Turnkey Service Mesh, the Easy Way

When selecting a service mesh, you can go the easy or hard route. To quote the Buoyant team, the engineers behind the service mesh, we needed “all of the service mesh but none of the service mess.”

We considered Istio but, after some research, we concluded that we would need a team just to run it for our platform’s complexity. It’s too complicated, requiring ongoing, active attention. Yes, it has a ton of great features, but we didn’t need them all. When working with an app day-to-day, you don’t have time to tweak and fine-tune it.

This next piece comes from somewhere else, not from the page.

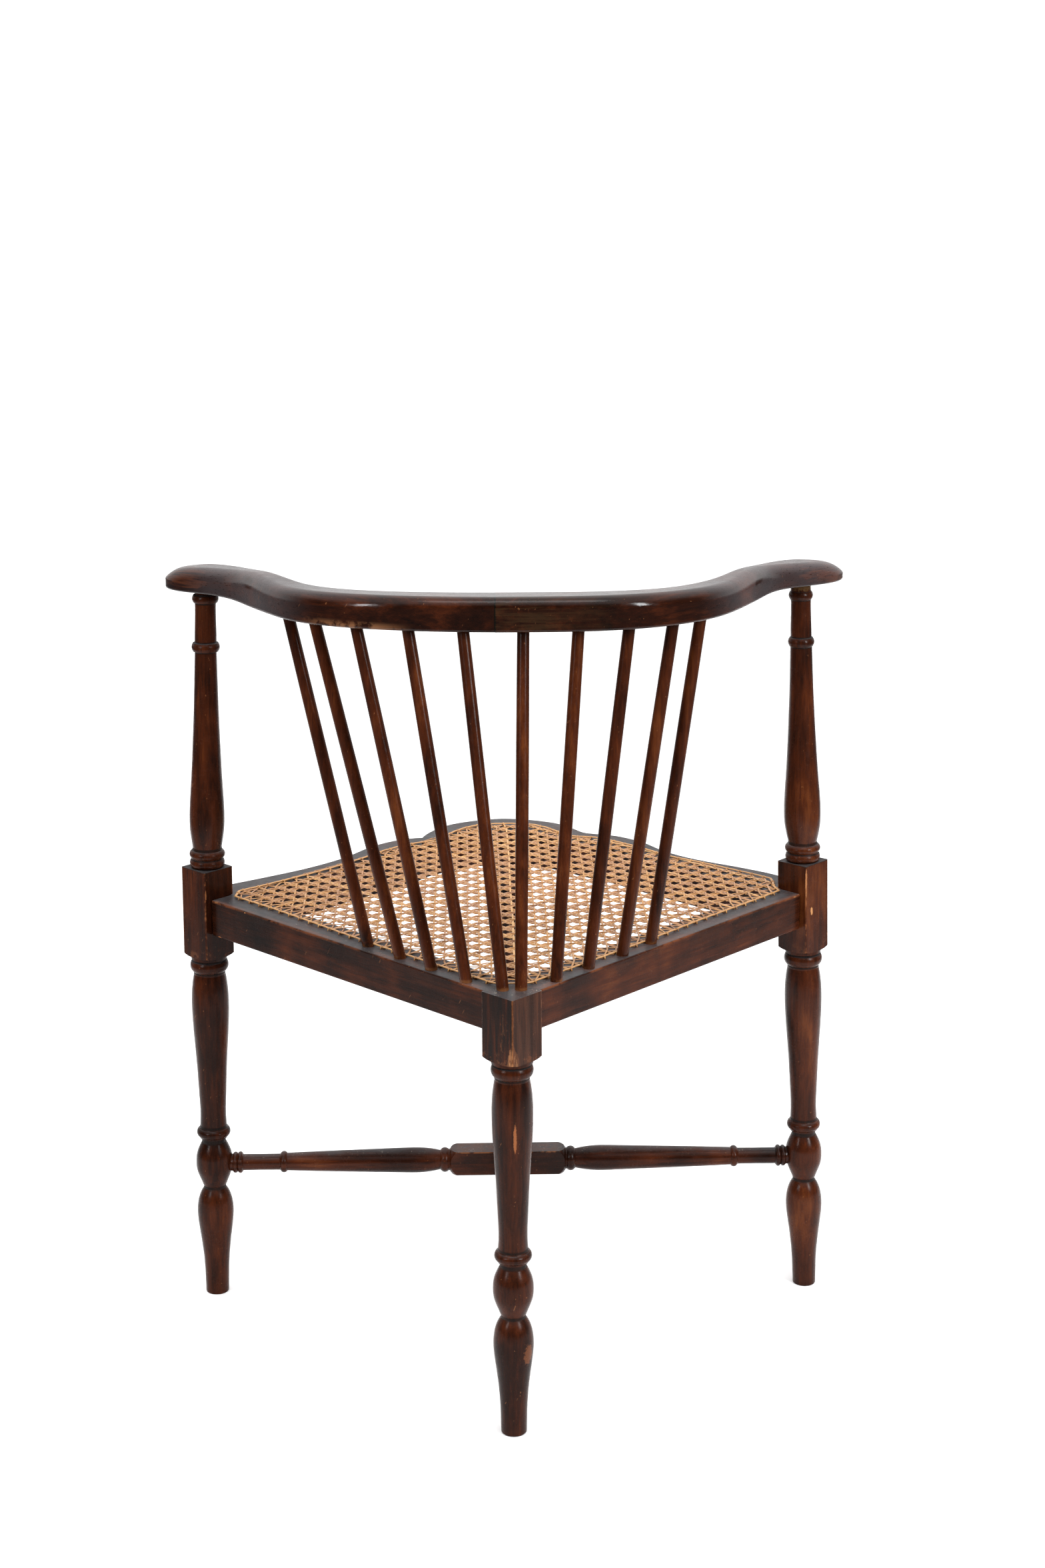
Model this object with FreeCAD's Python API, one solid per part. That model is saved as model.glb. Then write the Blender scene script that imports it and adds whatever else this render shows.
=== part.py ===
import FreeCAD, Part
import math
import os

# Corner chair with turned legs, a bowed arm rail on ten spindles and a cane seat.
# Millimetres. Z is up and the floor is z = 0. The chair faces -Y: the front leg is at -Y, the
# back leg at +Y. +X is the sitter's left. The pieces are drawn about the point midway between the
# two side posts and saved about the middle of the chair's outline on the floor.

V = FreeCAD.Vector

# ---------------------------------------------------------------- driving dimensions
half_span = 309.0        # corner of the seat rails' centre lines to the chair's centre line
post_x = (310.8, 310.3)  # axes of the left and the right post to the centre line, at seat height
back_leg_y = 309.8       # back leg axis behind the side posts
front_leg_y = -238.0     # front leg axis in front of the side posts
front_leg_x = -7.0       # the front corner sits a little towards the sitter's right
left_rake = 0.22         # degrees that the left leg leans out towards the floor
right_rake = 1.15        # the same for the right leg
upper_lean = (1.21, 1.38)    # degrees that the left and the right post lean in above the seat

seat_z = 443.0           # top of the seat rails
rail_depth = 38.0        # height of a seat rail
side_head_top = 473.0    # top of the square head of a side post
head_bottom = 374.0      # where the round shoulder under a square head starts
side_head = 37.4         # side of a side post's square head
back_head = 40.0         # side of the back leg's square head
front_head = 34.0        # side of the front leg's square head

rail_out_side = 12.6     # rail's outer face, outside the line of leg centres, at a side post
rail_out_back = 18.0     # the same at the back leg
rail_in = 21.0           # rail's inner face, inside the line of leg centres
rail_edge_r = 1.6        # rounding on the rails' long edges
rail_end_r = 1.8         # rounding on the upright end edge at a side post
rail_gap = 0.7           # open joint between a back rail's shoulder and the side post
tenon_t = 9.0            # thickness of a rail tenon
tenon_h = 26.0           # height of a rail tenon
tenon_len = 12.5         # how far a rail tenon enters its post

arm_crest_y = 250.0      # where the two halves of the arm rail have the same height
arm_under = (765.0, 768.0)   # underside over the left and over the right post
arm_under_crest = 771.3  # underside at the crest
arm_top = 789.2          # top of the arms over the side posts
arm_top_crest = 803.2    # top at the crest
arm_swell = (3.0, 2.4)   # how much the arms swell upwards and downwards where they turn from the crest
arm_swell_y = (82.0, 48.0)   # where they swell most, behind the side posts, and the length of the swell
arm_top_r = 9.5          # rounding of the upper arris at the crest
arm_end_r = 14.0         # rounding of the upper arris round the ends of the arms
arm_low_r = 2.5          # rounding of the lower arris
seam_x = 12.7            # joint between the two halves of the arm rail

spindle_r = 6.15         # spindle radius at its middle
spindle_end_r = 5.75     # spindle radius at its ends
spindle_set = 13.0       # depth of a spindle in the rail and in the arm rail

stretcher_z = 145.5      # axis of the crossed stretchers
block_half = 13.0        # half the side of the stretchers' square middle block
stretcher_tenon_r = 5.5
stretcher_tenon = 12.0

cane_t = 2.4             # thickness of the woven cane
binding_t = 1.3          # thickness of the binding strand
binding_w = 5.0          # width of the binding strand

dowel_r = 4.0            # dowels in the joint of the arm rail
dowel_len = 44.0

middle_y = 29.4          # middle of the chair's outline, behind the line of the side posts

# ---------------------------------------------------------------- helpers


def spline(pts):
    c = Part.BSplineCurve()
    c.interpolate([V(*p) for p in pts])
    return c.toShape()


def arc3(a, b, c):
    return Part.Arc(V(*a), V(*b), V(*c)).toShape()


def line(a, b):
    return Part.makeLine(V(*a), V(*b))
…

Since we didn’t have the bandwidth to learn and run a complicated new tool, Linkerd’s promise of simplicity was really appealing, and being Kubernetes-native and would work with our current architecture. There was no need to introduce a large number of new custom resource definitions or force an application or environment restructuring.

It took us five to six hours to install, configure, and migrate 300 services to the service mesh. It’s just the go-get-command and then the install process, and job done! It’s that simple, and it just works.

We’re All Happy Campers

Within a week, we took Linkerd into large-scale and highly performant Kubernetes clusters. With 3,000 pods in a single Kubernetes namespace, we have a massive deployment. It may be hard to believe, but only one DevOps engineer manages our entire infrastructure — and he’s the happiest camper of all.

No one had to become a service mesh or proxy expert. Linkerd just sits in the background and does its job. It solved our gRPC load balancing issue and augmented standard Kubernetes constructs allowing us to move forward without reconfiguring our app. We increased the request volume ceiling over tenfold, reduced operating costs, and hit our availability targets. Not only did it solve the problems we sought to address, it even solved those we didn’t realize we had.

Whenever a service or app fails and Entain Australia stops taking bets, it has a direct financial impact. We have to ensure we’re available, reliable, and rock-solid, and Linkerd is a part of our strategy for achieving that.